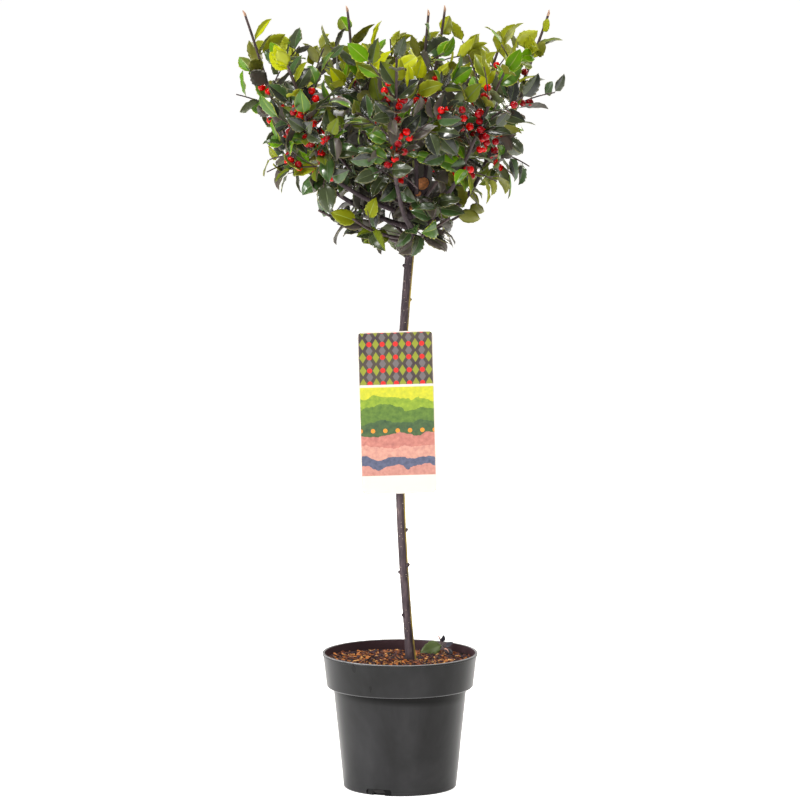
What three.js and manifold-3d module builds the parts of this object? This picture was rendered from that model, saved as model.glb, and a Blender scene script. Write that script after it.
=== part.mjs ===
// A holly grown as a standard: a bare stem with a vase-shaped head of leaves and berries, in a nursery pot.
// Millimetres, +Z up, -Y is the front. The origin is the centre of the pot's flat underside.

import * as THREE from "three";
import { mergeVertices } from "three/addons/utils/BufferGeometryUtils.js";
import Module from "manifold-3d";

const wasm = await Module();
wasm.setup();

// ---------------------------------------------------------------- driving dimensions

const GAP = 0.3; // clearance between pieces that touch on the real plant
const UP = new THREE.Vector3(0, 0, 1);

const POT = {
  height: 166,
  rimRadius: 95,
  collarHeight: 42,
  collarFootRadius: 89.5,
  bodyTopRadius: 81.5,
  footRadius: 69,
  edge: 1.5, // bevel under the foot and under the collar
  wall: 1.8,
  floor: 3,
  lipHeight: 3,
  lipDepth: 1.2,
  segments: 30,
};

// Recesses in the foot of the pot's wall, each with a drain hole in its middle.
const DRAIN = {
  count: 3,
  firstAngle: 247.5,
  width: 33,
  height: 8,
  depth: 1.9,
  holeWidth: 16,
  holeHeight: 7,
};

// The potting mix is mounded a little towards the trunk.
const MIX = { edgeZ: 152, shoulderRadius: 62, shoulderZ: 154.5, crestRadius: 26, crestZ: 156 };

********

- [Exercise]
Quote the listing word for word from its first line through the line in which "const UP = new THREE.Vector3(0, 0, 1);" appears.

- [Answer to the problem]
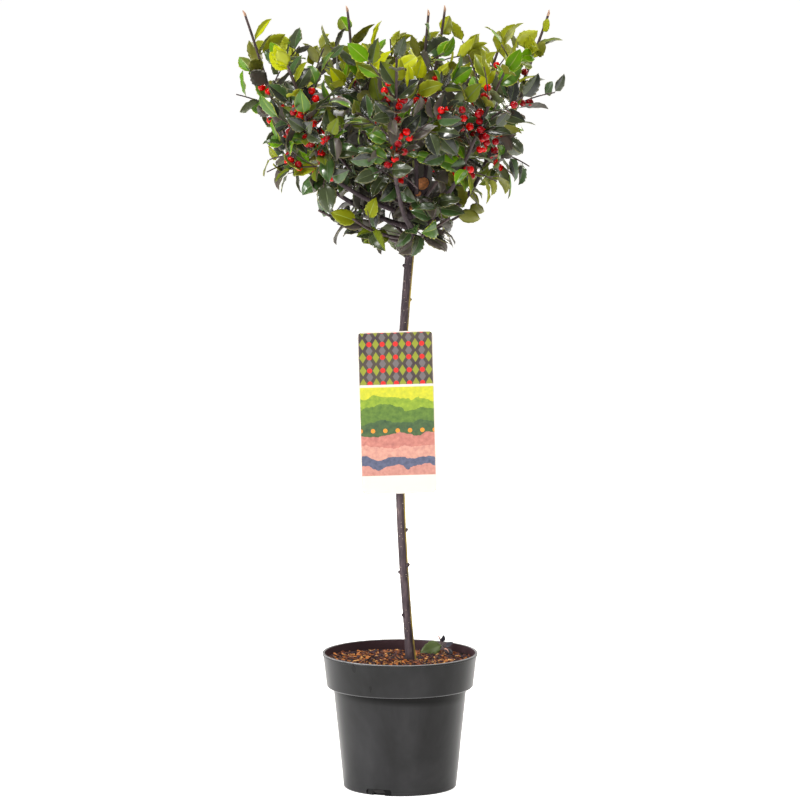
What three.js and manifold-3d module builds the parts of this object? This picture was rendered from that model, saved as model.glb, and a Blender scene script. Write that script after it.
=== part.mjs ===
// A holly grown as a standard: a bare stem with a vase-shaped head of leaves and berries, in a nursery pot.
// Millimetres, +Z up, -Y is the front. The origin is the centre of the pot's flat underside.

import * as THREE from "three";
import { mergeVertices } from "three/addons/utils/BufferGeometryUtils.js";
import Module from "manifold-3d";

const wasm = await Module();
wasm.setup();

// ---------------------------------------------------------------- driving dimensions

const GAP = 0.3; // clearance between pieces that touch on the real plant
const UP = new THREE.Vector3(0, 0, 1);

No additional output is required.